My grandparents in 1912, in what I believe is a wedding photo. My grandfather's first wife died several days after giving birth to the little boy, Carl, whom my grandmother raised.

What else was a young woman to do, unmarried, without father or mother, with no money to her name, in that time, in that place? When she heard her brother-in-law night after night tell her sister how much it cost to keep her? When the man she had really loved, the man she had wanted, had married another?

And when her mother bound her to herself with such guilt, such tears, in the final years of the mother's life? These are the stories of my grandmother's life, the stories I remember on her birthday today, because she told them to me over and over, often with tears in her eyes (especially when she talked about her mother having to work in the fields, something considered shameful for women, white women I must be truthful and say, to do in that time and place, a sign of poverty). Some of the stories were told to me, too, by her three brothers whom I knew, Pat, Monroe, and Ed.

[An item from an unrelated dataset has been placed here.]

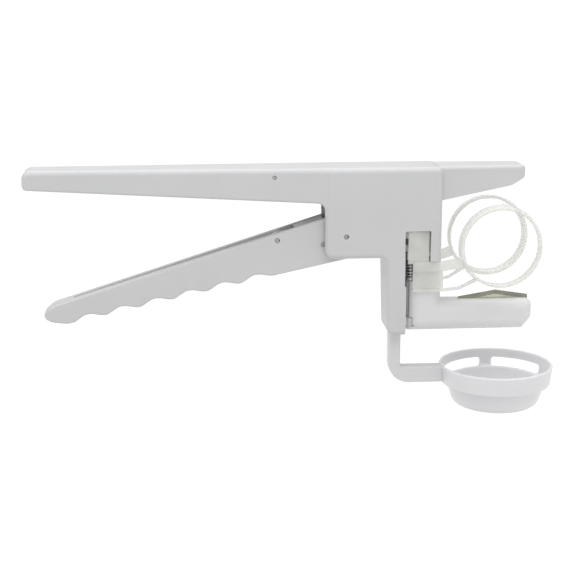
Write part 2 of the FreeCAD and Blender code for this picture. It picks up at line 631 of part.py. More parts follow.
def left_arm_spring():
    """Torsion spring round a hinge pin, seen through the notch in the arm."""
    x, y = HINGE
    turns = 6
    wire = 0.38
    pitch = 1.45
    winding = coil(2.15, wire, pitch, turns * pitch)
    winding.translate(V(x, y, -57.3))
    return winding


# ---------------------------------------------------------------- yolk separator
def separator_arm():
    """Stem that clips into the leg up to its shoulder, and the arm that carries the cup."""
    rear, front = STEM_X[0] - STEM_SHOULDER, STEM_X[1] + STEM_SHOULDER
    ring_x = CUP_X - CUP_RIM_R + 2.2
    arm = side_prism([
        (rear, LEG_BOTTOM_Z - 0.1, 0), (front, LEG_BOTTOM_Z - 0.1, 0), (front, -104.3, 1.6),
        (ring_x, -104.3, 0), (ring_x, -112.7, 0), (rear, -112.7, 11.0),
    ], -STEM_HALF, STEM_HALF)
    outer = lambda b: b.YLength < 0.01 and b.XMin > rear - 0.01 and b.XMax < ring_x - 0.5
    arm = fillet_where(arm, 0.9, outer)
    stem = box(STEM_X[0], STEM_X[1], -STEM_HALF + 0.4, STEM_HALF - 0.4, LEG_BOTTOM_Z - 2, -63.0)
    stem = fillet_where(stem, 0.8, lambda b: b.ZMin > -63.01)
    room = Part.makeCone(cup_radius(-120), cup_radius(-100), 20, V(CUP_X, 0, -120))
    return arm.fuse(stem).cut(room)


def cup_radius(z):
    """Outer radius of the slotted collar, which leans in slightly going down."""
    return CUP_RIM_R + 0.14 * (z - CUP_RIM_Z)


def separator_cup():
    """Collar with two long slots on the left, over a shallow bowl that keeps the yolk."""
    collar_low_z = -113.9
    collar_low = cup_radius(collar_low_z)
    profile = rounded_face([
        (CUP_RIM_R, CUP_RIM_Z, 0.6), (collar_low, collar_low_z, 0.6), (25.2, collar_low_z - 0.3, 0.4),
        (21.6, CUP_BOTTOM_Z, 5.4), (0, CUP_BOTTOM_Z, 0), (0, CUP_BOTTOM_Z + CUP_WALL, 0),
        (20.3, CUP_BOTTOM_Z + CUP_WALL, 4.2), (23.5, collar_low_z + 0.6, 0.6),
        (collar_low - CUP_WALL, collar_low_z + 1.4, 0.8), (CUP_RIM_R - CUP_WALL, CUP_RIM_Z, 0.6),
    ], lambda p: V(CUP_X + p.x, 0, p.y))
    cup = profile.revolve(V(CUP_X, 0, 0), V(0, 0, 1), 360)
    for start, end in CUP_SLOTS:
        slot = Part.makeCylinder(40, SLOT_HEIGHT, V(CUP_X, 0, SLOT_BOTTOM_Z), V(0, 0, 1), end - start)
        slot.rotate(V(CUP_X, 0, 0), V(0, 0, 1), start)
        slot = slot.cut(Part.makeCylinder(20, 8, V(CUP_X, 0, SLOT_BOTTOM_Z - 1)))
        slot = fillet_where(slot, 1.5, lambda b: b.ZLength < 0.01 and b.XLength > 1 and b.YLength > 1
                            and math.hypot(b.XLength, b.YLength) < 21)
        cup = cup.cut(slot.cut(Part.makeCylinder(24.6, 8, V(CUP_X, 0, SLOT_BOTTOM_Z - 1))))
    return cup.removeSplitter()


# ---------------------------------------------------------------- build
def main():
    os.makedirs("parts", exist_ok=True)
    save("housing", housing())
    save("pivot_pin", pivot_pin())
    save("spring_anchor_pin", anchor_pin())
    save("pivot_washers", pivot_washers())
    save("lower_handle", lower_handle())
    save("lever_bar", lever_bar())
    save("lever_rivets", lever_rivets())
    save("carriage", carriage())
    save("drive_pin", drive_pin())
    save("spreader_wedge", wedge())
    save("return_spring", return_spring())
    save("separator_arm", separator_arm())
    save("separator_cup", separator_cup())
    paired = {
        "arm": left_arm(), "blade": left_blade(), "blade_rivets": left_blade_rivets(),
        "cradle": left_cradle(), "hinge_pin": hinge_pin(), "arm_spring": left_arm_spring(),
    }
    for name, shape in paired.items():
        save("left_" + name, shape)
        save("right_" + name, mirrored(shape))


main()
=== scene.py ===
"""Looks of the hand-held egg cracker.

Finishes for the moulded, see-through and steel parts, and the small pieces that the rigid model
leaves plain. Everything is in metres, in the frame of the packed model.
"""

import math

import bmesh
import bpy
from bpy.props import FloatProperty, FloatVectorProperty, IntProperty, PointerProperty
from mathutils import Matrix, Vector


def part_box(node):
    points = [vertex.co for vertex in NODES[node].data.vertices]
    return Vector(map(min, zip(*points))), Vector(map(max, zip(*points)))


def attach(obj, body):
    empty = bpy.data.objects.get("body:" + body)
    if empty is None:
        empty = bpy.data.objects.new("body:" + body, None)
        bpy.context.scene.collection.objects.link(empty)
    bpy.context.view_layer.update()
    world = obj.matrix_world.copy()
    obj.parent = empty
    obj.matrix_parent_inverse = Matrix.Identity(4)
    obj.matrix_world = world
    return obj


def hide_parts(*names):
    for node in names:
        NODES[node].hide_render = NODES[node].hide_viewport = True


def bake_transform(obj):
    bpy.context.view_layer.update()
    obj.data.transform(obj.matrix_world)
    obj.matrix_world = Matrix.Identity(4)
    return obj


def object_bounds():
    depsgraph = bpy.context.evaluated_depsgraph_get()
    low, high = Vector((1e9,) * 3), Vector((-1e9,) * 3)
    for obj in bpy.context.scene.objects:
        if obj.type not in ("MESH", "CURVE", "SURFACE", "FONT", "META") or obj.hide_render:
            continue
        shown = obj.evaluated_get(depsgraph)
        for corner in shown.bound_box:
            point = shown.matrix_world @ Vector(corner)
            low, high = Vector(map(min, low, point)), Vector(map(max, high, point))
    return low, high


bl_info = {
    "name": "Egg cracker finish",
    "version": (1, 0, 0),
    "blender": (4, 5, 0),
    "location": "View3D > Sidebar > Egg cracker",
    "description": "Finishes and small pieces of a hand-held egg cracker",
    "category": "Object",
}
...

It was Uncle Monroe who told me of his mother's love for rich strong black coffee and the pot of it he and his siblings brewed for her each morning.

The quilts themselves told me the story of my great-grandmother's love of bold primary colors and bold patterns, of the abundance of somber squares among the red, blue, and white, when I slept under those quilts as a child, and when, following my grandmther's death, I inherited a box of quilt pieces my great-grandmothers had cut for quilting. And now I tell all these stories to you, to celebrate the birthday of a grandmother whom I dearly loved.

And what else can I do, when, as William Faulkner has reminded us, "No man is himself, he is the sum of his past. There is no such thing really as was because the past is. It is a part of every man, every women, and every moment. All of his and her ancestry, background, is all a part of himself and herself at any moment" (Faulkner and the University, ed. L. Glynn and Joseph L. Blotner [Charlottesville: Univ. Press of VA, 1959], p. 84)?